As proof of that, you need look no further than the movie poster. Check out how Michael Keaton's Batman appears at the very top, looming over the Flash himself. In fact his head's way bigger than the title character's! Count in the Batplane, and Batman takes up a whopping 50% of the entire poster!

The trailers followed this same formula, focusing on Keaton's Batman, with a scant few seconds of the Flash thrown in to justify the title. 

Clearly the Warner execs knew this movie was gonna be a hard sell, so they concentrated on Batman 1988 to try & lure people to the theater.

Is it really a mystery why no one's interested in seeing it? It stars Better Than Ezra, er, I mean Ezra Miller, a mentally unbalanced actor who's been arrested multiple times on serious and disturbing charges. 

And even without the legal troubles, there's also the fact that Miller isn't leading man material, and doesn't have the acting chops to carry a film by himself.
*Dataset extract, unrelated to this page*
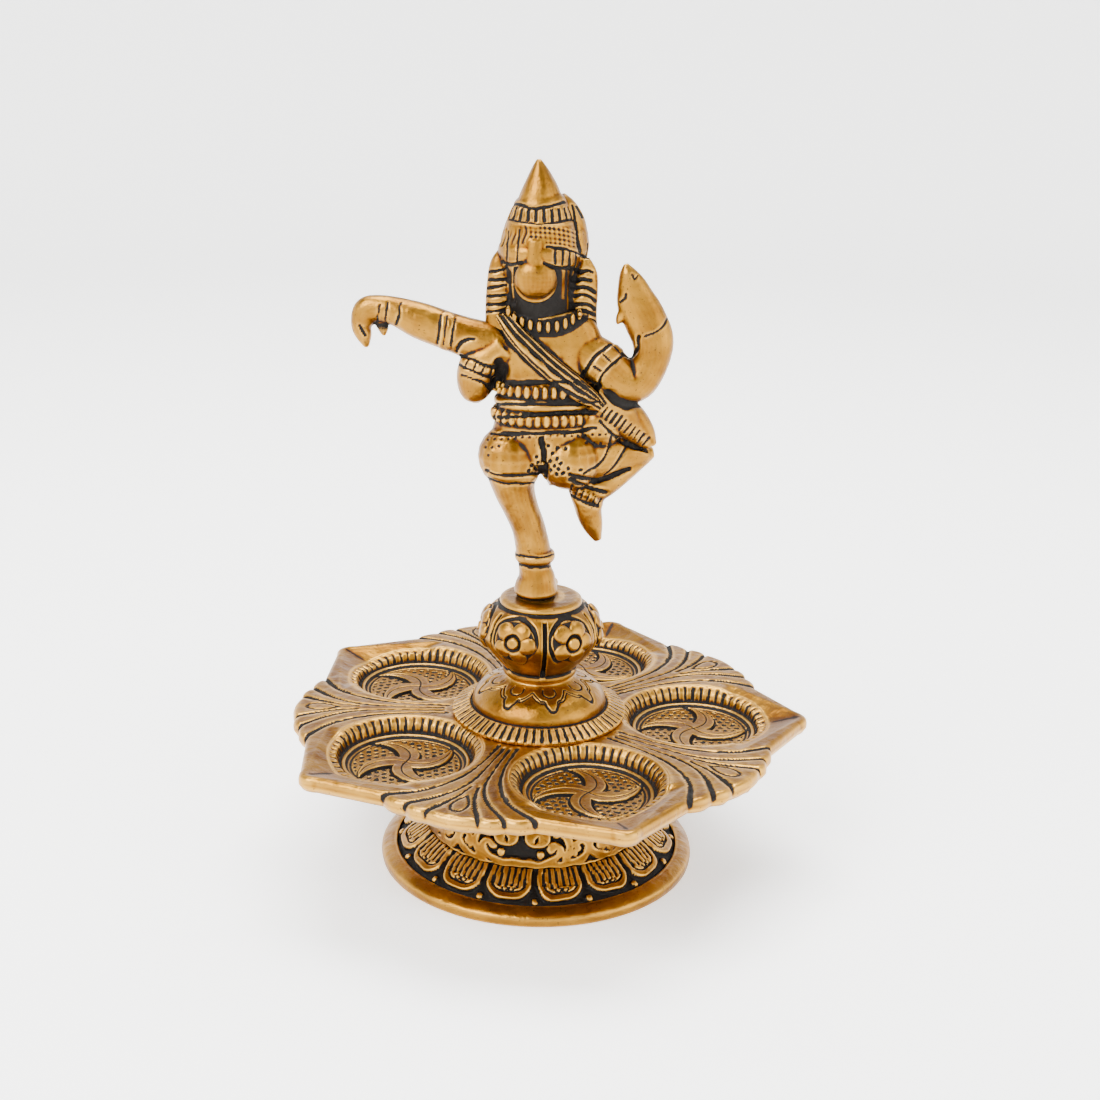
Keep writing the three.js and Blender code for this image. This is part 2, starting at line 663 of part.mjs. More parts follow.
function rightArms() {
  const raised = loft([
    [7, 0, 64, 5.4, 4.8],
    [13, -0.4, 60.6, 6, 4.8],
    [18.2, 0, 56.4, 5.6, 4.8],
    [22.4, 0.4, 56.2, 4.9, 4.6],
    [25.4, 0.5, 61.2, 4.6, 4.2],
    [25.8, 0.5, 66.4, 5.1, 4],
    [23.8, 0.4, 71.2, 5.2, 3.5],
    [21.6, 0.3, 75.4, 4.9, 3],
    [20.3, 0.3, 79.4, 3.7, 2.5],
    [19.2, 0.2, 82.6, 2.2, 1.8],
    [18.6, 0.2, 84.8, 0.6, 0.6],
  ], { steps: 9 });
  const thumb = loft([
    [19.6, 0, 74, 2, 1.6],
    [17.8, -0.2, 71.8, 1.3, 1.1],
    [17, -0.2, 70.2, 0.4, 0.4],
  ], { sides: 5, steps: 2 });
  const forearm = loft([
    [12.6, 1.4, 58.6, 3.8, 3.4],
    [12.2, 7.4, 57.6, 3.2, 2.8],
    [9.4, 11.8, 60.4, 2.6, 2.3],
    [8, 12.6, 64.4, 1.4, 1.2],
  ], { sides: 6, steps: 2, facing: 'z' });
  return [raised, thumb, forearm];
}

function head() {
  const neck = loft([
    [-1.5, 0.4, 66, 6.6, 5.4],
    [-1.7, 0.5, 72, 6.8, 5.6],
    [-2, 0.6, 77, 7.6, 6.6],
    [-2.1, 0.6, 81.6, 8.6, 7.6],
  ], { steps: 3 });
  const cap = loft([
    [-2, 0.5, 80, 8, 7.2],
    [-2, 0.6, 83.4, 9, 8],
    [-2, 0.6, 87, 9.6, 8.4],
    [-2, 0.6, 90, 9.3, 8],
    [-2, 0.4, 93.4, 8.4, 7.2],
    [-2, 0.2, 97, 7.1, 6.2],
    [-2.1, 0, 99.8, 5.8, 5.2],
  ], { sides: 8, steps: 5 });
  const cone = loft([
    [-2.2, 0, 98.8, 5.5, 5.1],
    [-2.3, 0, 102, 4.4, 4.2],
    [-2.4, 0, 105.2, 2.8, 2.8],
    [-2.5, 0, 107.6, 1.5, 1.5],
    [-2.6, 0, 109, 0.5, 0.5],
  ], { steps: 4 });
  const nose = loft([
    [-1.3, 6, 81, 4.4, 4.2],
    [-1.4, 9.4, 76.4, 3.7, 3.5],
    [-0.6, 11.4, 70.4, 2.9, 2.9],
    [2.6, 11.8, 65.2, 2.4, 2.3],
    [6.6, 11.4, 63.4, 1.7, 1.7],
    [8.8, 11, 65.4, 0.9, 0.9],
  ], { sides: 6, steps: 5 });
  const tusk = (side) => loft([
    [-1.4 + side * 3.4, 8, 76.4, 1.2, 1.2],
    [-1.4 + side * 4.6, 10.4, 74.8, 0.9, 0.9],
    [-1.4 + side * 5, 12, 74.6, 0.4, 0.4],
  ], { sides: 4, steps: 2, facing: 'z' });
  const leftEar = loft([
    [-10.4, 0.4, 66.5, 4.4, 2.2],
    [-11.6, 0.6, 72, 3.4, 2.2],
    [-11.6, 0.6, 78, 3.2, 2],
    [-11.4, 0.6, 84, 2.5, 1.8],
    [-10.6, 0.6, 87.8, 1, 1],
  ], { sides: 6, steps: 4 });
  const rightEar = loft([
    [8.2, 0.4, 66.5, 4.6, 2.2],
    [9, 0.6, 72, 3.2, 2.2],
    [9.2, 0.6, 78, 3.1, 2],
    [9.4, 0.6, 82.4, 2.6, 1.8],
    [9, 0.6, 86, 1, 1],
  ], { sides: 6, steps: 4 });
  return [
    neck,
    cap,
    cone,
    nose,
    tusk(1),
    tusk(-1),
    leftEar,
    rightEar,
    ball(1.6, 3.2, 88.6, 8.3, 6.2, 10.2),
    ball(-2.8, -5.9, 82.1, 5.1, 3.5, 4.9),
    band(-2, 0.1, 98.1, 6.3, 5.6, 1.1),
    band(-2, 0.6, 87.6, 9.4, 8, 1.1),
    band(-1, 0.2, 70.3, 8.8, 6, 1.1, 3.2),
  ];
}

function sash() {
  const strap = loft([
    [-10.6, -3.6, 72.2, 2.2, 1.3],
    [-5, -6.4, 66.5, 2.6, 1.3],
    [1.2, -7.2, 61, 2.9, 1.4],
    [7.6, -6.7, 55.9, 2.9, 1.4],
    [13.6, -4.4, 51, 1.4, 1.5],
  ], { sides: 4, steps: 4 });
  const pleats = loft([
    [11.6, -3.6, 52.6, 3.4, 2.4],
    [17.4, -1.6, 49.8, 5.2, 3],
    [21, 0, 45, 3.6, 3],
    [26, 2, 39.8, 1.6, 1.8],
  ], { sides: 6, steps: 3 });
  return [strap, pleats];
}

function dancingFigure() {
  const grow = FIGURE_HEIGHT / FIGURE_PARTS;
  const parts = [
    ...standingLeg(), ...raisedLeg(), ...torso(), ...leftArms(), ...rightArms(), ...head(), ...sash(),
  ];
  const below = solid(new THREE.BoxGeometry(60, 60, 20).translate(0, 0, -10));
  const body = joined(parts).subtract(below).scale(grow).translate(0, 0, BUD_TOP);
  const socket = solid(bar(BORE_RADIUS, BUD_TOP - 1, BUD_TOP + ROD_GRIP + ROD_CLEARANCE));
  return piece('dancing_figure', body.subtract(socket), GOLD);
}

// Fixing: a stud held by a nut and two washers under the foot's deck.

const FLAT_WASHER_LOW = DECK_UNDERSIDE - FLAT_WASHER_THICKNESS;
const SPRING_WASHER_LOW = FLAT_WASHER_LOW - SPRING_WASHER_THICKNESS;
const NUT_LOW = SPRING_WASHER_LOW - NUT_HEIGHT;

function ringSolid(radius, low, high) {
  return solid(turned([
    [BORE_RADIUS, low],
    [radius, low],
    [radius, high],
    [BORE_RADIUS, high],
    [BORE_RADIUS, low],
  ], FASTENER_SEGMENTS));
}

function tieRod() {
  const rod = bar(ROD_RADIUS, NUT_LOW - ROD_TAIL, BUD_TOP + ROD_GRIP);
  return piece('tie_rod', solid(rod), STEEL);
}

function flatWasher() {
  return piece('flat_washer', ringSolid(FLAT_WASHER_RADIUS, FLAT_WASHER_LOW, DECK_UNDERSIDE), STEEL);
}

function springWasher() {
  const ring = ringSolid(SPRING_WASHER_RADIUS, SPRING_WASHER_LOW, FLAT_WASHER_LOW);
  const gap = 2 * SPRING_WASHER_RADIUS * Math.sin(radians(SPRING_WASHER_GAP / 2));
  const split = new THREE.BoxGeometry(SPRING_WASHER_RADIUS * 2, gap, SPRING_WASHER_THICKNESS * 3)
    .translate(SPRING_WASHER_RADIUS, 0, SPRING_WASHER_LOW);
  return piece('spring_washer', ring.subtract(solid(split)), STEEL);
}

function hexNut() {
  const corner = NUT_ACROSS_FLATS / 2 / Math.cos(Math.PI / 6);
  const hexagon = solid(bar(corner, NUT_LOW, SPRING_WASHER_LOW, 6));
  const round = solid(turned([
    [0, NUT_LOW],
    [corner - 0.7, NUT_LOW],
    [corner + 0.05, NUT_LOW + 0.5],
    [corner + 0.05, SPRING_WASHER_LOW - 0.5],
    [corner - 0.7, SPRING_WASHER_LOW],
    [0, SPRING_WASHER_LOW],
  ], 12));
  const hole = solid(bar(BORE_RADIUS, NUT_LOW - 1, SPRING_WASHER_LOW + 1));
  return piece('hex_nut', hexagon.intersect(round).subtract(hole), STEEL);
}

const lamp = new THREE.Group();
lamp.add(baseFoot(), fiveCupPlate(), domeCollar(), lotusBud(), dancingFigure());
lamp.add(tieRod(), flatWasher(), springWasher(), hexNut());
lamp.position.x = -SPAN_OFFSET;

export default lamp;
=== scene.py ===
# %% [markdown]
# # Five-wick oil lamp with a dancing figure
# The lamp is a stack of five castings on one threaded stud: a lotus foot, a star plate with five
# cups, a ribbed dome, a carved bud and a figure seen from behind. All five have the same antique
# gold finish: a thin gold lacquer on cast metal, black paint rubbed into every hollow, and the
# high places polished bright again.
#
# This lesson rebuilds each casting in millimetres round the stem's axis, carves it by moving
# vertices, works out where the black paint would stay, and lets the material read that.

# %% Load the frame
import math

import bmesh
import bpy
import numpy as np
from mathutils import Matrix, Vector


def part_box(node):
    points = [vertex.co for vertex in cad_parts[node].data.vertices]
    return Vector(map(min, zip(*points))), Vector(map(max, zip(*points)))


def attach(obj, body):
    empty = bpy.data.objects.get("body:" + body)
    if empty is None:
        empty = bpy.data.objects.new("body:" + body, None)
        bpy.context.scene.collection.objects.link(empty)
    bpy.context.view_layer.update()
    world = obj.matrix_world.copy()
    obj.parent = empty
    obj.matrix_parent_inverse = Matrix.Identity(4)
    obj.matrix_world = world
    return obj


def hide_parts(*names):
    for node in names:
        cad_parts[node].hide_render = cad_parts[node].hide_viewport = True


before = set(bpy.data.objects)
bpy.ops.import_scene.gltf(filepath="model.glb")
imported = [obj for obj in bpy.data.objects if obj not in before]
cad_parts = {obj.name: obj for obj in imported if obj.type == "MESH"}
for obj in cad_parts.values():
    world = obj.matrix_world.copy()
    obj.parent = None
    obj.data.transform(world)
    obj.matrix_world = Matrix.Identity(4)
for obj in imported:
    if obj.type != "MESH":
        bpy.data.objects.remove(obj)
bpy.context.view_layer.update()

print("nodes:", sorted(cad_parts))

# %% [markdown]
# ## Sizes taken from the frame
# Every casting stands where the frame's solid stands, so the main heights are read from the
# solids' boxes. The stem's axis is the middle of the stud.

# %% Main heights, in millimetres
MM = 0.001
TURN = 2 * math.pi


def box_mm(node):
    low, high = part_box(node)
    return np.array(low) / MM, np.array(high) / MM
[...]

Then there's the fact that the movie feels like it's well past its expiration date. The Justice League came out in 2017 for corn's sake, making it a little late for a sequel. Plus as I mentioned above, it rehashes a plot the TV show did nearly a decade ago. Innovative!

It also features a multiverse storyline, which was probably a new and original concept when the script was first written. Unfortunately it was delayed so long that Warner rivals Marvel Studios had time to release a whopping THREE multiverse themed films in the interim— making The Flash look like a pathetic copycat trying to cash in on the trend long after it's over.

With a pedigree like that, how could it lose?